A Wnt signaling control mechanisms known for cancer cells regulates Wnt signaling activity and links neural network function and mental disorder.

Figure: Premature intrinsic activation of Wnt signaling delays habenular neuron differentiation. (A-B′) Dorsal views onto the zebrafish brain, anterior is towards the top. Nuclei are labeled in purple, developing neurons are green. (A,A′,C) Transient Wnt signaling activation using lithium chloride (LiCl) causes a specific loss of GFP-expressing habenular neurons. (B,B′,D,E) The number of differentiating habenular neurons is reduced but their left-right asymmetric development remains unchanged. CTRL, control; Hb,habenulae; P, pineal; Tec, optic tectum; Th, thalamus (modified after Guglielmi et al., 2020).

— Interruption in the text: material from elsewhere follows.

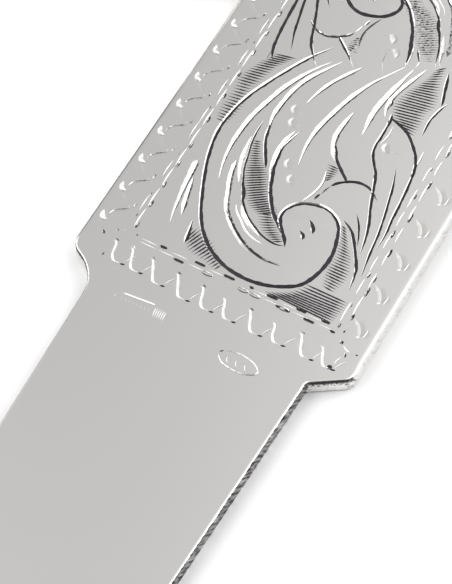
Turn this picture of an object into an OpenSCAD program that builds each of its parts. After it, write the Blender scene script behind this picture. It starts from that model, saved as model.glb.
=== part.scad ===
// Flat silver baby rattle: an engraved head and a plain tapering handle sawn from one sheet,
// with round bells hung on jump rings from wire loops soldered round the arched head.
// The long axis lies along X with the bells towards +X, and the back face rests on Z = 0.

/* [Plate] */
// Thickness of the silver sheet
plate_t = 1.6; // [1:0.1:2]
// Width of the engraved head
head_w = 24.3; // [20:1:30]
// Straight length of the head, from the shoulder to the arch
head_straight = 30; // [26:1:40]
// Distance of the left corner's centre from the shoulder
left_corner_x = 0.9; // [0:0.1:2]
// Radius of the head's left corner
left_corner_r = 1.5; // [1:0.1:2.4]
// Turn of the outline round the left corner, in degrees
left_turn = 60; // [50:1:75]
// Radius of the hollow under the left shoulder
left_hollow_r = 3.5; // [0.3:0.1:3.6]
// Distance of the right corner's centre from the shoulder
right_corner_x = 0.2; // [0:0.1:2]
// Radius of the head's right corner
right_corner_r = 1.3; // [1:0.1:2.4]
// Turn of the outline round the right corner, in degrees
right_turn = 57; // [50:1:75]
// Radius of the hollow under the right shoulder
right_hollow_r = 0.5; // [0.3:0.1:3.6]
// Length of the handle, from the shoulder to its round end
handle_len = 62; // [50:1:75]
// Radius of the handle's round end
handle_end_r = 7.5; // [6.5:0.1:7.8]
// Taper of each side of the handle, in degrees
handle_taper = 1.9; // [1:0.1:2]

/* [Loops and rings] */
// Mean radius of a soldered wire loop
loop_r = 1; // [0.9:0.05:1.1]
// Diameter of the loop wire
loop_wire = 0.7; // [0.6:0.05:0.8]
// Distance from the plate's edge to a loop's centre
loop_out = 0.95; // [0.85:0.05:1.1]
// Mean radius of a jump ring
ring_r = 2.6; // [2.4:0.1:3]
// Diameter of the jump ring wire
ring_wire = 0.8; // [0.6:0.05:0.9]
// Mean radius of the ribbon ring on the handle
ribbon_r = 7; // [6:0.5:9]
// Diameter of the ribbon ring wire
ribbon_wire = 0.9; // [0.7:0.05:1]

/* [Bells] */
// Number of bells round the arch
bell_count = 5; // [2:1:5]
// Outer radius of a bell
bell_r = 5.5; // [5:0.1:5.8]
// Wall of a bell
bell_wall = 0.5; // [0.4:0.05:0.7]
// Distance from a bell's centre to the centre of its loop
bell_reach = 6.35; // [6.3:0.05:6.6]
// Width of the sound slot
slot_w = 1; // [0.6:0.1:1.4]
// Diameter of the round hole at each end of the slot
slot_hole = 2.2; // [1.6:0.1:2.6]
// Angle from the slot's middle to each end, in degrees
slot_spread = 55; // [40:5:60]
// Width of the half-round seam band
band_w = 0.7; // [0.4:0.1:1]
// Diameter of the loose pellet
pellet_d = 3.2; // [2.8:0.1:4]

/* [Hidden] */
$fn = 64;
corner_steps = 8;
half_head = head_w / 2;
arch_x = head_straight;
loop_z = loop_r + loop_wire / 2;
loop_arm = half_head + loop_out;
bell_arm = loop_arm + 2 * ring_r;
bell_tilt = asin((bell_r - loop_z) / bell_reach);
pellet_orbit = bell_r - bell_wall - pellet_d / 2 - 0.05;
cut_size = 4 * bell_r;
handle_loop_x = -handle_len - loop_out;
ribbon_tilt = asin((loop_z - ribbon_wire / 2) / (2 * ribbon_r));

end_x = handle_end_r - handle_len;
// The round end is a hair fuller than the sides, so that the two cross and don't only touch
full_end_r = handle_end_r + 0.01;
half_handle = handle_end_r / cos(handle_taper) - end_x * tan(handle_taper);
side_normal = [-sin(handle_taper), cos(handle_taper)];

// The whole rattle is centred on the origin
x_high = arch_x + bell_arm + bell_reach * cos(bell_tilt) + bell_r;
x_low = handle_loop_x - 2 * ribbon_r * cos(ribbon_tilt) - ribbon_wire / 2;
x_middle = (x_high + x_low) / 2;

BELLS = [1 : bell_count];

// Direction of a bell round the arch: the first points to +Y and the last to -Y
function bell_angle(i) = 90 - 180 * (i - 1) / (bell_count - 1);

function arc(centre, r, from, to) = [
    for (k = [0 : corner_steps])
        let (a = from + (to - from) * k / corner_steps)
            centre + r * [cos(a), sin(a)]
];

function mirrored(points) = [
    for (k = [len(points) - 1 : -1 : 0]) [points[k][0], -points[k][1]]
];

// Centre of the hollow that touches the shoulder line and the handle's side line
function hollow_at(corner, corner_r, turn, r) =
    let (
        normal = [cos(90 + turn), sin(90 + turn)],
        a = normal * corner + corner_r + r,
        b = half_handle * cos(handle_taper) + r,
        det = normal[0] * side_normal[1] - normal[1] * side_normal[0]
    )
    [
        (a * side_normal[1] - b * normal[1]) / det,
        (b * normal[0] - a * side_normal[0]) / det
    ];

// One side of the plate, from the handle's end to the start of the arch
function flank(corner_x, corner_r, turn, hollow_r) =
    let (
        corner = [corner_x, half_head - corner_r],
        hollow = hollow_at(corner, corner_r, turn, hollow_r)
    )
    concat(
        [[end_x, 0] + handle_end_r * side_normal],
        arc(hollow, -hollow_r, 90 + handle_taper, 90 + turn),
        arc(corner, corner_r, 90 + turn, 90),
        [[arch_x, half_head]]
    );

// A closed ring of round wire, lying flat with its centre at the origin
module wire_ring(r, wire) {
    rotate_extrude($fn = 180) translate([r, 0]) circle(d = wire);
}

module centred() {
    translate([-x_middle, 0, 0]) children();
}

// The arm of bell i: local X points outwards from the arch's centre
module on_arm(i, x = 0, z = 0) {
    centred() translate([arch_x, 0, 0]) rotate([0, 0, bell_angle(i)])
        translate([x, 0, z]) children();
}

// A bell's own frame: its centre, with X from its loop towards its slot
module in_bell(i) {
    on_arm(i, bell_arm, loop_z) rotate([0, -bell_tilt, 0])
        translate([bell_reach, 0, 0]) children();
}

module plate() {
    left = flank(left_corner_x, left_corner_r, left_turn, left_hollow_r);
    right = flank(right_corner_x, right_corner_r, right_turn, right_hollow_r);
    color("silver") centred() union() {
        linear_extrude(height = plate_t) polygon(concat(left, mirrored(right)));
        translate([end_x, 0, 0]) cylinder(r = full_end_r, h = plate_t);
        translate([arch_x, 0, 0]) cylinder(r = half_head, h = plate_t);
    }
}

// Loops stand upright, and are filed to sit on the plate's edge
module head_loop(i) {
    color("silver") difference() {
        on_arm(i, loop_arm, loop_z) rotate([90, 0, 0]) wire_ring(loop_r, loop_wire);
        centred() translate([arch_x, 0, -1]) cylinder(r = half_head, h = plate_t + 1);
    }
}

module handle_loop() {
    color("silver") difference() {
        centred() translate([handle_loop_x, 0, loop_z]) rotate([90, 0, 0])
            wire_ring(loop_r, loop_wire);
        centred() translate([end_x, 0, -1]) cylinder(r = full_end_r, h = plate_t + 1);
    }
}

module ribbon_ring() {
    color("silver") centred() translate([handle_loop_x, 0, loop_z])
        rotate([0, -ribbon_tilt, 0]) translate([-ribbon_r, 0, 0])
            wire_ring(ribbon_r, ribbon_wire);
}

module jump_ring(i) {
    color("silver") on_arm(i, loop_arm + ring_r, loop_z) wire_ring(ring_r, ring_wire);
}

module bell_loop(i) {
    color("silver") in_bell(i) difference() {
        translate([-bell_reach, 0, 0]) rotate([90, 0, 0]) wire_ring(loop_r, loop_wire);
        sphere(r = bell_r);
    }
}

module bell_shell() {
    difference() {
        sphere(r = bell_r);
        sphere(r = bell_r - bell_wall);
    }
}

module bell_cap(i) {
    color("gainsboro") in_bell(i) difference() {
        bell_shell();
        translate([0, -cut_size / 2, -cut_size / 2]) cube(cut_size);
    }
}

module bell_bowl(i) {
    color("gainsboro") in_bell(i) difference() {
        rotate([0, 0, 180]) bell_shell();
        translate([-cut_size, -cut_size / 2, -cut_size / 2]) cube(cut_size);
        translate([bell_r * cos(slot_spread), -cut_size / 2, -slot_w / 2])
            cube([cut_size, cut_size, slot_w]);
        for (side = [-1, 1])
            rotate([0, 0, side * slot_spread]) rotate([0, 90, 0])
                cylinder(d = slot_hole, h = cut_size);
    }
}

// The band is half-round wire, bored to sit on the seam
module bell_band(i) {
    color("silver") in_bell(i) rotate([0, 90, 0]) difference() {
        wire_ring(bell_r, band_w);
        cylinder(r = bell_r, h = 2 * band_w, center = true, $fn = 180);
    }
}

// The pellet lies at the lowest point inside its bell
module bell_pellet(i) {
    color("dimgray") on_arm(i, bell_arm + bell_reach * cos(bell_tilt), bell_r - pellet_orbit)
        sphere(d = pellet_d);
}

plate();
handle_loop();
ribbon_ring();
for (i = BELLS) {
    head_loop(i);
    jump_ring(i);
    bell_loop(i);
    bell_cap(i);
    bell_bowl(i);
    bell_band(i);
    bell_pellet(i);
}
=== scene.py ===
"""Looks of the flat silver baby rattle: an engraved plate, wire loops and rings, and round bells."""

import math

import bpy
import numpy as np
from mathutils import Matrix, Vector
from mathutils.geometry import delaunay_2d_cdt


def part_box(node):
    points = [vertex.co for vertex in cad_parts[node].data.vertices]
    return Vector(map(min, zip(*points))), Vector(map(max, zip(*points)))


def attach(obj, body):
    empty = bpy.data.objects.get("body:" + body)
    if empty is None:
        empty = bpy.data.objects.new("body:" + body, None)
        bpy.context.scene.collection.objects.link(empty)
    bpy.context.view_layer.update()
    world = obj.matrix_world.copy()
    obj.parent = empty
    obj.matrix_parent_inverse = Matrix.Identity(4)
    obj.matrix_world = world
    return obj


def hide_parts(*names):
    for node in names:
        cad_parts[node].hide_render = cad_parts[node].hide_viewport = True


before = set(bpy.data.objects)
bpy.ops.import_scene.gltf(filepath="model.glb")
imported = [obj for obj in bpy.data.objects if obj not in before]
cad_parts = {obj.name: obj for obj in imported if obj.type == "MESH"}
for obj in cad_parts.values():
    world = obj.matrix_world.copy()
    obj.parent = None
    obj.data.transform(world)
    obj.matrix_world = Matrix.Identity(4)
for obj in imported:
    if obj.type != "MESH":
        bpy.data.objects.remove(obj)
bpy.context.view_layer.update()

# ---------------------------------------------------------------- sizes, in millimetres
MM = 0.001
HEAD_STRAIGHT = 30.0
HANDLE_LENGTH = 62.0
HANDLE_END_R = 7.5
HANDLE_TAPER = math.radians(1.9)
LEFT_SHOULDER = {"centre": 0.9, "r": 1.5, "turn": math.radians(60), "hollow": 3.5}
RIGHT_SHOULDER = {"centre": 0.2, "r": 1.3, "turn": math.radians(57), "hollow": 0.5}
# The face rolls off over this distance to the edge, faster and faster
ROLL_OFF = 0.45
ROLL_POWER = 3.7
ROLL_BENDS = np.radians([0, 2, 5, 10, 20, 35, 50, 65, 80, 90])
BACK_ROUNDING = 0.25
BACK_BENDS = np.radians([90, 65, 40, 18, 0])
# How wide both roundings are, as a share: on the handle, on the head and at the shoulders
HANDLE_ROLL = 0.6
HEAD_ROLL = 1.1
SHOULDER_ROLL = 0.35
# Within SHOULDER_REACH of the shoulders, the outline counts as shoulder by how much its normal
# faces the handle, times SHOULDER_GAIN and less SHOULDER_OFFSET
SHOULDER_REACH = 3
SHOULDER_GAIN = 2.5
SHOULDER_OFFSET = 0.9
# Darkness painted into the edge's colour, by the depth below the face: on the handle filed tarnish
# together with a painted dark reflection, grey all over, and at the shoulders one band of painted dark
# reflection under the rim
FILED_AND_PAINTED_REFLECTION_DEPTHS = [0.02, 0.08, 1.35, 1.5, 1.6]
FILED_TARNISH_AND_PAINTED_REFLECTION = [0, 0.86, 0.84, 0.6, 0.2]
PAINTED_REFLECTION_BAND_DEPTHS = [0.04, 0.12, 0.5, 0.75]
PAINTED_REFLECTION_BAND = [0, 1, 1, 0.04]
# The share of the handle's filed tarnish and painted dark reflection that the head's edge keeps
HEAD_FILED_AND_PAINTED_REFLECTION = 0.08

PLATE_LOW, PLATE_HIGH = (np.array(corner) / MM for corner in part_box("plate"))
HALF_HEAD = PLATE_HIGH[1]
THICKNESS = PLATE_HIGH[2] - PLATE_LOW[2]
ARCH_X = PLATE_HIGH[0] - HALF_HEAD
SHOULDER_X = ARCH_X - HEAD_STRAIGHT
END_X = SHOULDER_X - HANDLE_LENGTH + HANDLE_END_R


# ---------------------------------------------------------------- the plate's outline
def arc(centre, r, start, stop, step=0.15):
    """Points on a circle round centre, from angle start to angle stop, about step apart."""
    count = max(6, int(abs(r * (stop - start)) / step))
    a = np.linspace(start, stop, count)
    return np.stack([centre[0] + r * np.cos(a), centre[1] + r * np.sin(a)], axis=1)


def flank(shoulder):
    """The outline from the handle's end to the arch, on the +Y side: the handle's straight side,
    a hollow that touches it and the shoulder line, and the corner's arc up to the head's side."""
    r, turn, hollow = shoulder["r"], math.pi / 2 + shoulder["turn"], shoulder["hollow"]
    side = np.array([-math.sin(HANDLE_TAPER), math.cos(HANDLE_TAPER)])
    slope = np.array([math.cos(turn), math.sin(turn)])
    corner = np.array([SHOULDER_X + shoulder["centre"], HALF_HEAD - r])
    end = np.array([END_X, 0.0])
    reach = np.array([slope @ corner + r + hollow, side @ end + HANDLE_END_R + hollow])
    centre = np.linalg.solve(np.stack([slope, side]), reach)
    return np.concatenate(
        [
            arc(centre, -hollow, math.pi / 2 + HANDLE_TAPER, turn),
            arc(corner, r, turn, math.pi / 2),
        ]
    )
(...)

Anatomical left-right asymmetries are common to all vertebrates and even some invertebrates analysed to date. The Wnt signaling pathway has been shown to influence the development of these differences in the brain. A study published by Luca Guglielmi now shows that the timing of this pathway's activity is crucially important. Premature activation delays neuron differentiation and results in the symmetry of the otherwise left-right asymmetrically developing habenular structure. The central player in this process is the Wnt inhibitory factor Wif1, which blocks any Wnt signaling activating molecules and protects habenular precursor cells. This work by Guglielmi and colleagues is particularly interesting on various levels: Luca found that Wif1 acts in a regulatory feedback loop with Wnt, which enables the system to react quickly to environmental changes regarding Wnt signals. This phenomenon has been postulated already for cancer cells and hence seems a common mechanism for influencing cell fates.

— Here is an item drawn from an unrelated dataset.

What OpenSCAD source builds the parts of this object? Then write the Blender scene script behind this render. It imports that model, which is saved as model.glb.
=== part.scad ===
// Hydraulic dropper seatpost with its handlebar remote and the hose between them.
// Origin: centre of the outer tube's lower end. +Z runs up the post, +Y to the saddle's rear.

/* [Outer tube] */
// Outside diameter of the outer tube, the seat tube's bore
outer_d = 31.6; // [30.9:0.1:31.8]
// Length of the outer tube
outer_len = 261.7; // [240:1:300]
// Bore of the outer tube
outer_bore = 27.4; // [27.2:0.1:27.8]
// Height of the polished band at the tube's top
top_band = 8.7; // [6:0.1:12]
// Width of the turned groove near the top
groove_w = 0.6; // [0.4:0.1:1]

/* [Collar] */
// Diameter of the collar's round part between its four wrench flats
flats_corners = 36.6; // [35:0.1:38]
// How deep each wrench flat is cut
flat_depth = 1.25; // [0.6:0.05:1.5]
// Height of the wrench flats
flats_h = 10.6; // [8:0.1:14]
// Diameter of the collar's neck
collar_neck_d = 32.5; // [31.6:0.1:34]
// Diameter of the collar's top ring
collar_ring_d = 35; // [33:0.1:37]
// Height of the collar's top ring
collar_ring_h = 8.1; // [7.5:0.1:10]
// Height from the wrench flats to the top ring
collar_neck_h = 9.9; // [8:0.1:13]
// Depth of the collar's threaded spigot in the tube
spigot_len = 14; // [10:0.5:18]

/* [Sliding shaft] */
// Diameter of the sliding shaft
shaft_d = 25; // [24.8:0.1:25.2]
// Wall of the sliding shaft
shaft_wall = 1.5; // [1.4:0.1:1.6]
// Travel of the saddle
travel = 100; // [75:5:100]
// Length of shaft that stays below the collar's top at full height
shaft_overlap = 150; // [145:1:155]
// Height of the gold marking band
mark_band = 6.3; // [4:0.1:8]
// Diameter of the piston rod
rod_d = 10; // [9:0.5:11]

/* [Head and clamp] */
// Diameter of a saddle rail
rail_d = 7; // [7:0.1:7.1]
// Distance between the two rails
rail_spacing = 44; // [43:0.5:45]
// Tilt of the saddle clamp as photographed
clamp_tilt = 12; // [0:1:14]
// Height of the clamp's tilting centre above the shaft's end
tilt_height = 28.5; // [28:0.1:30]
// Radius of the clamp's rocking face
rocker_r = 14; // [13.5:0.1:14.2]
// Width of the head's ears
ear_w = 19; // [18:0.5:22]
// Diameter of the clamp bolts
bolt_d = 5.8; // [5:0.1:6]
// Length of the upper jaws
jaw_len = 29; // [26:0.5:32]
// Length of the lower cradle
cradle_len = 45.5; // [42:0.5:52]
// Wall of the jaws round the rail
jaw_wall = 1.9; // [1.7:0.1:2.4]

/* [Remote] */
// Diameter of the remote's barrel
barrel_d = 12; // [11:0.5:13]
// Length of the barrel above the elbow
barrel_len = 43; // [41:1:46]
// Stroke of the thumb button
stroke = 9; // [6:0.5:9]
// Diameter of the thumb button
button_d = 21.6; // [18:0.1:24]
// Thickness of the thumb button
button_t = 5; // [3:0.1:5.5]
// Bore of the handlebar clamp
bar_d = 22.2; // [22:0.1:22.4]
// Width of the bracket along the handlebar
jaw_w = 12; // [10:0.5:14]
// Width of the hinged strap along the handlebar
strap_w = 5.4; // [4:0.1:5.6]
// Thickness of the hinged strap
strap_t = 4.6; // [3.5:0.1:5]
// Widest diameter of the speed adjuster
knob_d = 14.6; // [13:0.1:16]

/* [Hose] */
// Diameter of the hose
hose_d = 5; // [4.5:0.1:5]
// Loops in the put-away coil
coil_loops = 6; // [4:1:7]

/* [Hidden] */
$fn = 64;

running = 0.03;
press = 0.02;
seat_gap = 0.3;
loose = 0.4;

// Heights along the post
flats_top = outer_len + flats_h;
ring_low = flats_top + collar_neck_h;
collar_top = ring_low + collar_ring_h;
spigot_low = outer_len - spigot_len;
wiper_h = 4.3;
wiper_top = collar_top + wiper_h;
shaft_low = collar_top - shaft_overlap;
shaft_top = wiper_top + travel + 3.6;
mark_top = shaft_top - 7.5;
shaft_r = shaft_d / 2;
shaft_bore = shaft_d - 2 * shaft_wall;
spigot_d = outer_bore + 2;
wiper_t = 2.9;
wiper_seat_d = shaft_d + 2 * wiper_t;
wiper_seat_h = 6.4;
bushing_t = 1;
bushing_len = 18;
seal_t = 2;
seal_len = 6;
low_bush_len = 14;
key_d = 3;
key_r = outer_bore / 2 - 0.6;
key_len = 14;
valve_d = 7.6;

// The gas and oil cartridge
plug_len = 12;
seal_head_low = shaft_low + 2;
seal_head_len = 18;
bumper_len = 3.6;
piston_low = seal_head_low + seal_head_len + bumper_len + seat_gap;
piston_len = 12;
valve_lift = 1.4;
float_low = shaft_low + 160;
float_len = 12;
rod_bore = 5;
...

Secondly, the Wif1 gene had been previously identified as a potential risk gene for autism. As the habenular neural network in humans has been equally linked to this disorder, it is tempting to speculate that Luca has discovered a novel prove linking habenular network, Wif1 gene and mental disorder.

Publication:

Guglielmi, L., Bühler, A., Moro, E., Argenton, F., Poggi, L. and Carl, M. (2020). Temporal control of Wnt signaling is required for habenular neuron diversity and brain asymmetry (2020). Development, 147(6):dev.182865.